SINGAPORE — Sky gazers across the island paused their activities on Wednesday night (Jan 31) to catch a glimpse of a rare type of lunar eclipse, the “Super Blue Blood Moon”.

Rare super blue blood moon wows sky gazers in S'pore

A composite of six images of the 'super blue blood moon' seen over Singapore over a span of two hours from 7:30pm to 9:30pm on Wed, Jan 31, 2018. Photos: Jason Quah/TODAY

SINGAPORE — Sky gazers across the island paused their activities on Wednesday night (Jan 31) to catch a glimpse of a rare type of lunar eclipse: the “Super Blue Blood Moon”.

The moon was visible in Singapore from 7.48pm, when a partial eclipse begins.

At the Singapore Science Centre near Jurong East, thousands gathered for a viewing session from 7.30pm to 10.30pm.

A partial eclipse began at 7.48pm, and the full eclipse began at 8.51pm, but it was covered by some clouds, which cleared moments later. The end of the full eclipse was at around 10.08pm.

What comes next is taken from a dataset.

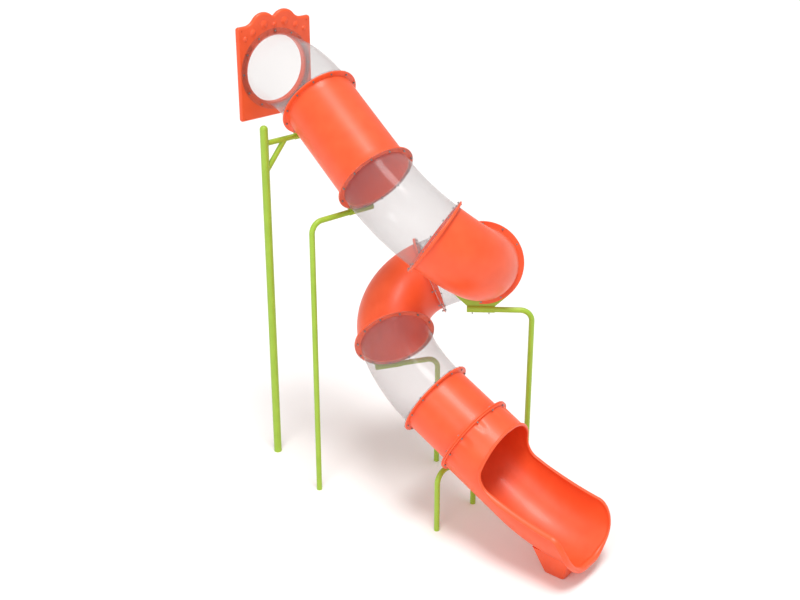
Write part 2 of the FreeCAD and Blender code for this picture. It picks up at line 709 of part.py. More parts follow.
for ring, (uphill, downhill) in zip(rings[1:], joint_flanges):
    has_saddle = ring.centre in saddle_ring_places
    for angle in bolt_angles():
        on_saddle = has_saddle and angle in saddle_angles
        face = -uphill - (saddle_plate if on_saddle else 0)
        nut_base = downhill + washer_height
        row = "saddle_bolts" if on_saddle else "exit_joint_bolts" if ring is exit_ring else "flange_bolts"
        end = nut_base + nut_height + thread_stickout
        fasteners[row].append(at_bolt(ring, bolt(face - washer_height, end), angle))
        fasteners["flange_washers"].append(at_bolt(ring, ring_washer(face - washer_height), angle))
        fasteners["flange_washers"].append(at_bolt(ring, ring_washer(downhill), angle))
        fasteners["flange_nuts"].append(at_bolt(ring, nut(nut_base), angle))

for angle in bolt_angles():
    # turned round, because these bolts are driven uphill into the panel's inserts
    head = hexagon(head_height, clear_flange + washer_height)
    shank_length = clear_flange + washer_height + insert_length
    shank = Part.makeCylinder(bolt_radius, shank_length, Vec(0, 0, -insert_length))
    fasteners["panel_bolts"].append(at_bolt(panel_ring, head.fuse(shank), angle))
    fasteners["flange_washers"].append(at_bolt(panel_ring, ring_washer(clear_flange), angle))

for name, shapes in fasteners.items():
    parts[name] = Part.makeCompound(shapes)

# ---------------------------------------------------------------- files

os.makedirs("parts", exist_ok=True)
for name, shape in parts.items():
    shape.exportStep(os.path.join("parts", name + ".step"))
    print(f"{name}: {len(shape.Solids)} solids, {shape.Volume / 1e6:.3f} litres, valid {shape.isValid()}")
for number, ring in enumerate(rings):
    print(f"joint {number}: centre {ring.centre}, along {ring.along}")
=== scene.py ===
import json
import math

import bmesh
import bpy
from mathutils import Matrix, Vector


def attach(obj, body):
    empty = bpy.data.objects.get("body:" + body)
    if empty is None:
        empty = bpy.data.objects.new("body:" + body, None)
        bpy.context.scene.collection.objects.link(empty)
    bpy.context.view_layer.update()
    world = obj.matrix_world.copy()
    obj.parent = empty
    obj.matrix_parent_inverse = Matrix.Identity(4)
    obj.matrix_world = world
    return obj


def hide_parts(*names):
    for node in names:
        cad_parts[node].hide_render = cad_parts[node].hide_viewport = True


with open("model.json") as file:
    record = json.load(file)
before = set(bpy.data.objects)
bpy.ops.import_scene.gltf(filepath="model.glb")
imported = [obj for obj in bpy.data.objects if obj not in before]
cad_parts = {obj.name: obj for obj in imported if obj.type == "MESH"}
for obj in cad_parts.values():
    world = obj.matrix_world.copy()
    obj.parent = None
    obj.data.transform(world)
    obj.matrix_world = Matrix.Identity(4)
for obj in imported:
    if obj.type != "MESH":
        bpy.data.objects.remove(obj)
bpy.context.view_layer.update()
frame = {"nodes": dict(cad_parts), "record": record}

# Spiral tube slide. Metres; +Z is up, -Y is the way a rider leaves the deck, and the origin
# is the centre of the entry post's foot.

UP = Vector((0, 0, 1))

# ---------------------------------------------------------------- sizes shared with the frame

tube_radius = 0.394
moulded_wall = 0.006
moulded_flange = 0.020
moulded_rounding = 0.0095
clear_wall = 0.005
clear_flange = 0.008
clear_rounding = 0.0025
flange_root = 0.006         # hollow curve between a flange and its tube
flange_radius = 0.452
exit_flange_radius = 0.472
chute_radius = 0.438
chute_wall = 0.007
bolts_per_joint = 12

entry_bend_radius = 1.322
entry_collar_length = 0.135
gentle_bend_radius = 1.630
spiral_bend_radius = 0.604
easing_turn = 30.5
spiral_turn = 91.5
upper_straight_length = 1.152
lower_straight_length = 0.584

chute_straight_reach = 0.700
chute_curve_radius = 1.500
chute_level_run = 0.130
hood_reach = 0.355
hood_lean = math.radians(13.0)
hood_corner_round = 0.190
rim_start_drop = 0.048
rim_start_slope = math.radians(22.5)
rim_radius = 3.865
lip_reach = 1.489
lip_rise = 0.098
rim_end_length = 0.215
rim_end_reach = lip_reach - rim_end_length
foot_inset = 0.194
foot_length = 0.240
foot_half_width = 0.180
foot_flare = 0.100
foot_rise = 0.126
foot_corner_round = 0.030
foot_base_round = 0.006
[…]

For researcher Loo Lit Hsin, this is not the first time that he has seen an eclipse. The 41-year-old has previously caught the solar eclipse when he was in the United States last year.

“This is such a rare event, so my wife and I decide to come here,” said Mr Loo. “After tonight, we have seen at least two eclipses.”

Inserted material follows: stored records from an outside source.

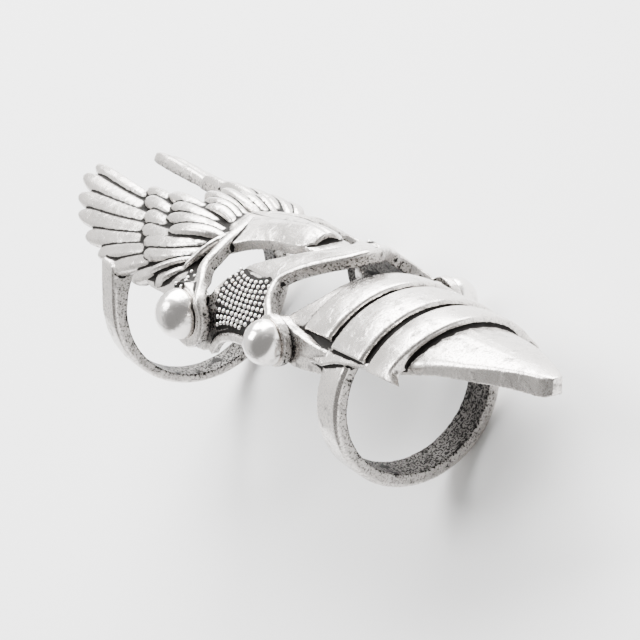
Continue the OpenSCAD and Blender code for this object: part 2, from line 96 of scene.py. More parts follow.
def beside(x, y, r):
    """The same, by the distance y from the middle plane."""
    return np.array([x, y, rise(x) + math.sqrt(r * r - y * y)])


def mix(p, q, t):
    """Value a share t of the way from p to q."""
    return p * (1 - t) + q * t


def through(p, m, q, t):
    """Value of the curve through three values, from t = 0 to 1."""
    return p * (1 - t) * (1 - 2 * t) + m * 4 * t * (1 - t) + q * t * (2 * t - 1)


def smooth(table, count):
    """Rows along the smooth curve that passes through every row of a table."""
    rows = np.array(table, float)
    rows = np.vstack([2 * rows[0] - rows[1], rows, 2 * rows[-1] - rows[-2]])
    out = []
    for t in np.linspace(0, len(rows) - 3, count):
        k = min(int(t), len(rows) - 4)
        f = t - k
        a, b, c, d = rows[k : k + 4]
        bend = (2 * a - 5 * b + 4 * c - d) * f**2 + (3 * b - a - 3 * c + d) * f**3
        out.append(b + (c - a) * f / 2 + bend / 2)
    return np.array(out)


def lay(points):
    """Turns points from the worn pose to the ring's rest on its far side, as the part does."""
    c, s = math.cos(REST_ROLL), math.sin(REST_ROLL)
    roll = np.array([[1, 0, 0], [0, c, -s], [0, s, c]])
    c, s = math.cos(REST_PITCH), math.sin(REST_PITCH)
    pitch = np.array([[c, 0, s], [0, 1, 0], [-s, 0, c]])
    return np.asarray(points) @ (pitch @ roll).T


# %% [markdown]
# ## Forms
# Three kinds of form make everything. A loft is a closed skin over a row of rings, a plate is the
# solid between two grids of points, and a strand is a loft with a rounded crown that follows a
# path, as a rolled wax wire does. The far side of the ring is the near side mirrored.


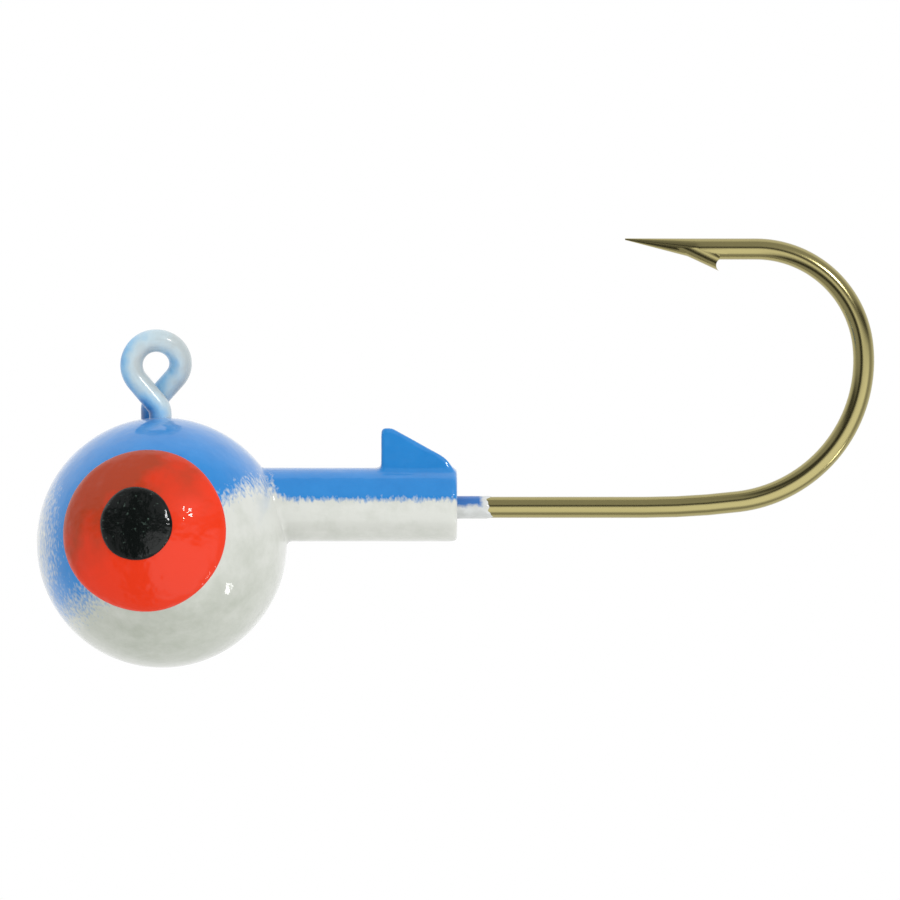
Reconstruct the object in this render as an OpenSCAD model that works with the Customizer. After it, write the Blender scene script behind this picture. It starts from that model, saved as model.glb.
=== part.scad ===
// Painted ball jig head: one bent wire hook with a lead ball, a collar and a bait keeper cast on it,
// then white powder paint, a sprayed back and two enamel eyes.
// Millimetres, Z up. The origin is the middle of the line eye, the shank runs along +X,
// and the hook lies in the XZ plane.

/* [Hook wire] */
// Diameter of the hook's wire
wire_d = 1.1; // [0.9:0.02:1.2]
// Straight shank, from the leg inside the head to the start of the bend
shank_run = 25.2; // [20:0.2:32]
// Radius of the right-angle bend inside the head
leg_bend_r = 2; // [1.5:0.1:2.5]
// Radius of the first, easy part of the hook's bend
sweep_r = 40; // [25:1:60]
// Angle turned in the easy part
sweep_angle = 7; // [4:0.5:12]
// Radius of the lower half of the bend
bend_r = 7.4; // [6:0.1:9]
// Angle turned in the lower half
bend_angle = 89; // [75:1:100]
// Radius of the upper half of the bend
crown_r = 5.6; // [4.5:0.1:7]

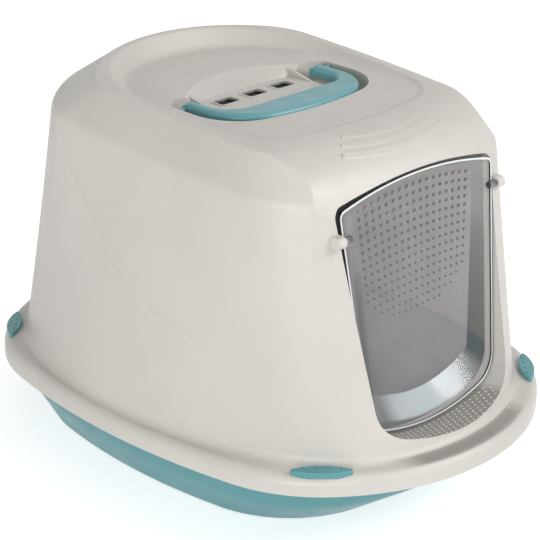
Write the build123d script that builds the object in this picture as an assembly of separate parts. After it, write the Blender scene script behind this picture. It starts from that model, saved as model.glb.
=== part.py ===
"""Covered litter box: base tray, lift-off hood, swing door, carry handle, rim clips, filter.

Millimetres. +Z is up, the doorway faces -Y, the origin is under the middle of the footprint.
"""

import os
from dataclasses import astuple, dataclass
from math import cos, radians, sin, sqrt, tan

from build123d import *

# Walls and running clearances
hood_wall = 2.6
tray_wall = 2.4
door_wall = 1.8
seat_gap = 0.3
pin_play = 0.05
side_play = 0.6

# Levels of the rim, where the hood's flange sits over the tray's rim
lip_bottom = 63.2
flange_top = 80.4
lip_round = 8.5
lip_play = 0.6
cove_round = 8.0
tray_rim_top = flange_top - hood_wall - seat_gap
tray_lip = 7.0
tray_bulge_level = 32.0
tray_foot_round = 9.0
tray_bulge_round = 30.0
shoulder_round = 14.0

# Slopes of the shoulder, of the roof border and of the recess floor, from front to back
shoulder_level = 314.4
shoulder_slope = 0.07
roof_level = 348.0
roof_slope = 0.082
recess_level = 339.2
recess_slope = 0.0235
recess_flare = 40.0
recess_foot_round = 10.0
recess_lip_round = 4.0
crest_round = 4.0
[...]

Lab manager Alexa Tan said she brought her seven-year-old son to the Science Centre as he has always been interested in space.

“This is the first time that my husband and I have brought him to see an eclipse,” said the 42-year-old. “He is very excited and I hope that this will be a good experience for him”.

Like all total lunar eclipses, the Earth had cast a darkened red-tinted shadow across the face of its natural satellite.

However, what made Wednesday’s phenomenon unique was that the eclipse unfolded during the rare occasion of a second full moon in a single month – also known as a “blue moon”.

It also occurred during a point in the moon’s orbit at which it had reached its closest position to Earth, thus making it appear larger and brighter in the sky than normal — a “super moon”.

The reddish appearance of the lunar surface was caused by the rays of sunlight passing through Earth’s atmosphere as the moon fell into Earth’s shadow.

The last time all three conditions occurred for a single lunar eclipse was in 1866.

With the rainy conditions recently, some astronomers told TODAY they were relieved the sky cleared when the full eclipse began.

Singapore Science Centre CEO Prof Lim Tit Meng said it is a "rare treat" in Singapore to get sight of an "orangey red moon, naked in the sky with no clouds around it".

"It's such a blessing to see a clear sky. In the tropics it is rare because (the climate) is famous (for) the rain clouds," said Prof Lim. "It's really unusual to look up and see hardly any clouds. So I guess lots of people managed to see the bright moon".

President of The Astronomical Society of Singapore, Albert Ho, agreed. "We were quite worried (at first) for the public because we know they are queing up for this event and we try not to disappoint them," he said. "Weather is something we can't control...luckily (the sky) cleared up".